Short exercise -> Retype the material in full, keeping every word the same.

Recorded data
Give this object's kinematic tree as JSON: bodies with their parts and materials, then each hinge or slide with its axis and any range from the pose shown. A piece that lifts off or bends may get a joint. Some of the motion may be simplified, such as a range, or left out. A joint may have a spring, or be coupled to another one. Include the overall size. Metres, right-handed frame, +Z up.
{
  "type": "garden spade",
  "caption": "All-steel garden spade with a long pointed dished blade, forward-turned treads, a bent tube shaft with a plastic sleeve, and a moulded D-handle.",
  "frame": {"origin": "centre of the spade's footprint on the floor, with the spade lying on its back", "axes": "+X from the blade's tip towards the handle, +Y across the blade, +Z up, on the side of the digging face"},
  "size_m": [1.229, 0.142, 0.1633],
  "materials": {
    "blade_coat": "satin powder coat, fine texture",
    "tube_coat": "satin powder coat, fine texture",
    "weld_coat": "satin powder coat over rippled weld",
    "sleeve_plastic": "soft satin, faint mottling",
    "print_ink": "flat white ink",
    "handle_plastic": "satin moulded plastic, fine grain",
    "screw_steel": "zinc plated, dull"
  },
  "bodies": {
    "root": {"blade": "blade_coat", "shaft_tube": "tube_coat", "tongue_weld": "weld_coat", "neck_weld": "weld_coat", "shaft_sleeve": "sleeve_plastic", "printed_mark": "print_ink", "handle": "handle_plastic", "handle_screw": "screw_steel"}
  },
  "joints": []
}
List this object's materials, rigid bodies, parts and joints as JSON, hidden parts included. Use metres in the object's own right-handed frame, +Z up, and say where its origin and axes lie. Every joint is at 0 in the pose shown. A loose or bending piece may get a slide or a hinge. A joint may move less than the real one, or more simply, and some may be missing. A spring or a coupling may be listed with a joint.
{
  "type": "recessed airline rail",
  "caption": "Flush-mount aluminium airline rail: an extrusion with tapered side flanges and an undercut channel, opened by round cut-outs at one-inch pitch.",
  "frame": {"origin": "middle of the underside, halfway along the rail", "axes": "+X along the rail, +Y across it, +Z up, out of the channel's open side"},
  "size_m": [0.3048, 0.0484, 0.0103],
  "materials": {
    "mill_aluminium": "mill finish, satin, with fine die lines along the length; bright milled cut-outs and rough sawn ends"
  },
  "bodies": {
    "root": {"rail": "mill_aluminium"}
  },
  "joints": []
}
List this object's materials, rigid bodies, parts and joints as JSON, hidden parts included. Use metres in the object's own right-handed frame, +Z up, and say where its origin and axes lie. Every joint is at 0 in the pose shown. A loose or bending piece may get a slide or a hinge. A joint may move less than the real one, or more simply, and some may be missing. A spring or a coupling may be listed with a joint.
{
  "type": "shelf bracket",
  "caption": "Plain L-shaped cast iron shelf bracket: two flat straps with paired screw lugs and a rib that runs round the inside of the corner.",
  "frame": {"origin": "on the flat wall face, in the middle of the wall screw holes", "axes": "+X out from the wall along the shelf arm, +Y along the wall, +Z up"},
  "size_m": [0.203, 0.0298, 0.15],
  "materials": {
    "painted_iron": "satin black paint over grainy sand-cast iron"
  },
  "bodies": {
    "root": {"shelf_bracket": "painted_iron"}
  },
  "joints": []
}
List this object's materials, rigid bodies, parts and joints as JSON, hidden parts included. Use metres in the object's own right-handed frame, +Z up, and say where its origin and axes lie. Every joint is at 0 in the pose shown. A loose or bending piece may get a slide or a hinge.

Task result ->
Give this object's kinematic tree as JSON: bodies with their parts and materials, then each hinge or slide with its axis and any range from the pose shown. A piece that lifts off or bends may get a joint. Some of the motion may be simplified, such as a range, or left out. A joint may have a spring, or be coupled to another one. Include the overall size. Metres, right-handed frame, +Z up.
{
  "type": "garden spade",
  "caption": "All-steel garden spade with a long pointed dished blade, forward-turned treads, a bent tube shaft with a plastic sleeve, and a moulded D-handle.",
  "frame": {"origin": "centre of the spade's footprint on the floor, with the spade lying on its back", "axes": "+X from the blade's tip towards the handle, +Y across the blade, +Z up, on the side of the digging face"},
  "size_m": [1.229, 0.142, 0.1633],
  "materials": {
    "blade_coat": "satin powder coat, fine texture",
    "tube_coat": "satin powder coat, fine texture",
    "weld_coat": "satin powder coat over rippled weld",
    "sleeve_plastic": "soft satin, faint mottling",
    "print_ink": "flat white ink",
    "handle_plastic": "satin moulded plastic, fine grain",
    "screw_steel": "zinc plated, dull"
  },
  "bodies": {
    "root": {"blade": "blade_coat", "shaft_tube": "tube_coat", "tongue_weld": "weld_coat", "neck_weld": "weld_coat", "shaft_sleeve": "sleeve_plastic", "printed_mark": "print_ink", "handle": "handle_plastic", "handle_screw": "screw_steel"}
  },
  "joints": []
}
List this object's materials, rigid bodies, parts and joints as JSON, hidden parts included. Use metres in the object's own right-handed frame, +Z up, and say where its origin and axes lie. Every joint is at 0 in the pose shown. A loose or bending piece may get a slide or a hinge. A joint may move less than the real one, or more simply, and some may be missing. A spring or a coupling may be listed with a joint.
{
  "type": "recessed airline rail",
  "caption": "Flush-mount aluminium airline rail: an extrusion with tapered side flanges and an undercut channel, opened by round cut-outs at one-inch pitch.",
  "frame": {"origin": "middle of the underside, halfway along the rail", "axes": "+X along the rail, +Y across it, +Z up, out of the channel's open side"},
  "size_m": [0.3048, 0.0484, 0.0103],
  "materials": {
    "mill_aluminium": "mill finish, satin, with fine die lines along the length; bright milled cut-outs and rough sawn ends"
  },
  "bodies": {
    "root": {"rail": "mill_aluminium"}
  },
  "joints": []
}
List this object's materials, rigid bodies, parts and joints as JSON, hidden parts included. Use metres in the object's own right-handed frame, +Z up, and say where its origin and axes lie. Every joint is at 0 in the pose shown. A loose or bending piece may get a slide or a hinge. A joint may move less than the real one, or more simply, and some may be missing. A spring or a coupling may be listed with a joint.
{
  "type": "shelf bracket",
  "caption": "Plain L-shaped cast iron shelf bracket: two flat straps with paired screw lugs and a rib that runs round the inside of the corner.",
  "frame": {"origin": "on the flat wall face, in the middle of the wall screw holes", "axes": "+X out from the wall along the shelf arm, +Y along the wall, +Z up"},
  "size_m": [0.203, 0.0298, 0.15],
  "materials": {
    "painted_iron": "satin black paint over grainy sand-cast iron"
  },
  "bodies": {
    "root": {"shelf_bracket": "painted_iron"}
  },
  "joints": []
}
List this object's materials, rigid bodies, parts and joints as JSON, hidden parts included. Use metres in the object's own right-handed frame, +Z up, and say where its origin and axes lie. Every joint is at 0 in the pose shown. A loose or bending piece may get a slide or a hinge.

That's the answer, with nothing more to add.